Mit der Mischung aus Diversität und Qualität will der Verein sowohl Junge als auch Ältere anlocken. «Wir wollen die Ursprünge behalten, aber es ‹cool› machen», sagt der Vereinspräsident. Er freue sich über junge Gäste genauso wie über den 60-Jährigen.

Schade sei nur, dass die meisten Gäste von auswärts kämen, während das lokale Publikum noch etwas zahlreicher sein könnte. «Hey, wir machen das auch für euch!», will er den Tal-Bewohner/-innen nahelegen. Andererseits stosse der Verein auf grosses Wohlwollen, bei den Gemeindebehörden, bei Stiftungen, beim Swisslos-Fonds und beim «Öpfelhüsli».

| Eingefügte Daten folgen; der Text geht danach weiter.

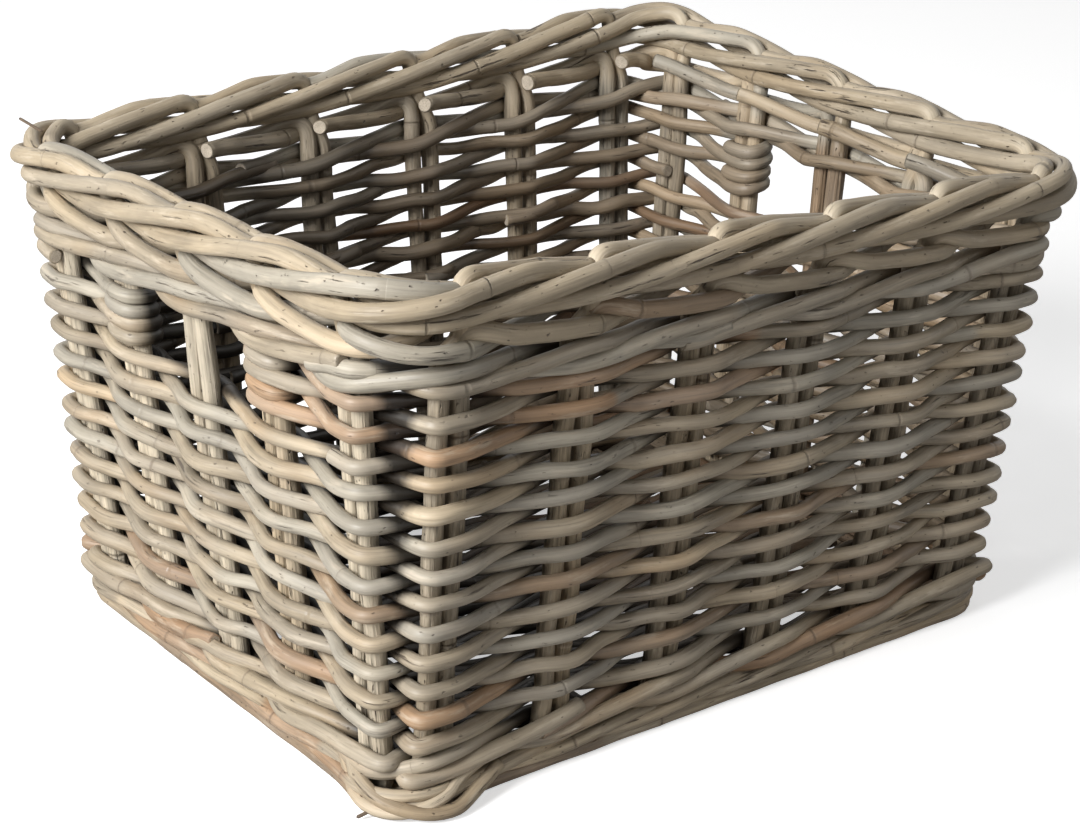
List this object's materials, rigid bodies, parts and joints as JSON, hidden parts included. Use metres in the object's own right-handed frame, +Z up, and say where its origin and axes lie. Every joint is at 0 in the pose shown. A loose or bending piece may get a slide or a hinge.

Rund 70 Helfer/-innen sind im Einsatz

Das Festival will auch aus eigener Kraft Rentabilität erzielen. Es gehe nicht ums Geldverdienen, meint Elia Mahler, sondern um Professionalität, wozu auch eine Bezahlung des Personals gehöre. Der Pool hat beim diesjährigen, vierten Festival eine beträchtliche Grösse erreicht: Zählt das Kernteam fünf Köpfe und das erweiterte Team etwa 20, so werden am 5. August alles in allem bis zu 70 Personen im Einsatz sein.